● Prompt: Write out the complete material exactly as it stands.

● Dataset excerpt:
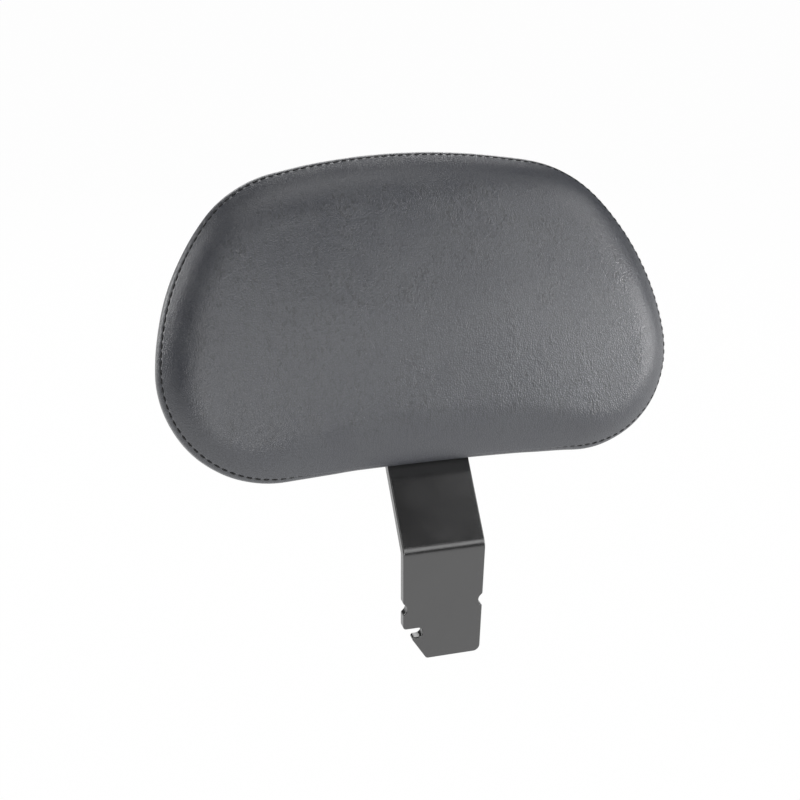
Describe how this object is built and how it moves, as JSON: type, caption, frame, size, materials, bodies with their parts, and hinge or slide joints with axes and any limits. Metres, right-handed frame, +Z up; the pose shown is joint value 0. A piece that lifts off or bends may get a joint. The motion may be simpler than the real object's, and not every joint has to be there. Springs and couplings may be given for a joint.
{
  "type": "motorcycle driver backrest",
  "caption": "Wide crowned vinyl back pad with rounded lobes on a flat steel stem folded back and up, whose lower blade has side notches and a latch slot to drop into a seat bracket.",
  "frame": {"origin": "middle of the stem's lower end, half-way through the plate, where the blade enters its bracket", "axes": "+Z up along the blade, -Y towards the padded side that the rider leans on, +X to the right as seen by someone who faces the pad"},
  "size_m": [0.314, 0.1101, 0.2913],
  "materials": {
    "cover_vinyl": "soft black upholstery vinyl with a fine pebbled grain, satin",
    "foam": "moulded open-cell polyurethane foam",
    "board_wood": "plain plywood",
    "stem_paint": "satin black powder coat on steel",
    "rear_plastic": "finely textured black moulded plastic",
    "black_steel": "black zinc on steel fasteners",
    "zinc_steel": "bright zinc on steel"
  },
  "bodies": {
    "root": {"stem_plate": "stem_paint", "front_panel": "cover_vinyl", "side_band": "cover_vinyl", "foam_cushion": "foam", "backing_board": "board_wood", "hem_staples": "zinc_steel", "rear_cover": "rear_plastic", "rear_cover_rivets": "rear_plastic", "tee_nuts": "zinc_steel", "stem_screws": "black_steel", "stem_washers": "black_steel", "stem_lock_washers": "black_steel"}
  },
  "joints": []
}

● Result of this task:
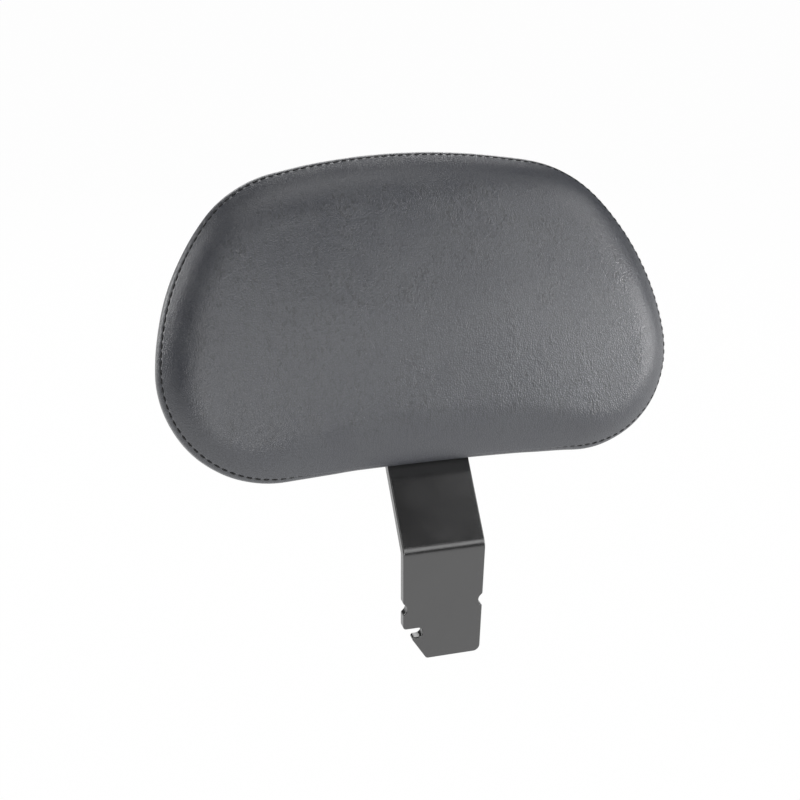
Describe how this object is built and how it moves, as JSON: type, caption, frame, size, materials, bodies with their parts, and hinge or slide joints with axes and any limits. Metres, right-handed frame, +Z up; the pose shown is joint value 0. A piece that lifts off or bends may get a joint. The motion may be simpler than the real object's, and not every joint has to be there. Springs and couplings may be given for a joint.
{
  "type": "motorcycle driver backrest",
  "caption": "Wide crowned vinyl back pad with rounded lobes on a flat steel stem folded back and up, whose lower blade has side notches and a latch slot to drop into a seat bracket.",
  "frame": {"origin": "middle of the stem's lower end, half-way through the plate, where the blade enters its bracket", "axes": "+Z up along the blade, -Y towards the padded side that the rider leans on, +X to the right as seen by someone who faces the pad"},
  "size_m": [0.314, 0.1101, 0.2913],
  "materials": {
    "cover_vinyl": "soft black upholstery vinyl with a fine pebbled grain, satin",
    "foam": "moulded open-cell polyurethane foam",
    "board_wood": "plain plywood",
    "stem_paint": "satin black powder coat on steel",
    "rear_plastic": "finely textured black moulded plastic",
    "black_steel": "black zinc on steel fasteners",
    "zinc_steel": "bright zinc on steel"
  },
  "bodies": {
    "root": {"stem_plate": "stem_paint", "front_panel": "cover_vinyl", "side_band": "cover_vinyl", "foam_cushion": "foam", "backing_board": "board_wood", "hem_staples": "zinc_steel", "rear_cover": "rear_plastic", "rear_cover_rivets": "rear_plastic", "tee_nuts": "zinc_steel", "stem_screws": "black_steel", "stem_washers": "black_steel", "stem_lock_washers": "black_steel"}
  },
  "joints": []
}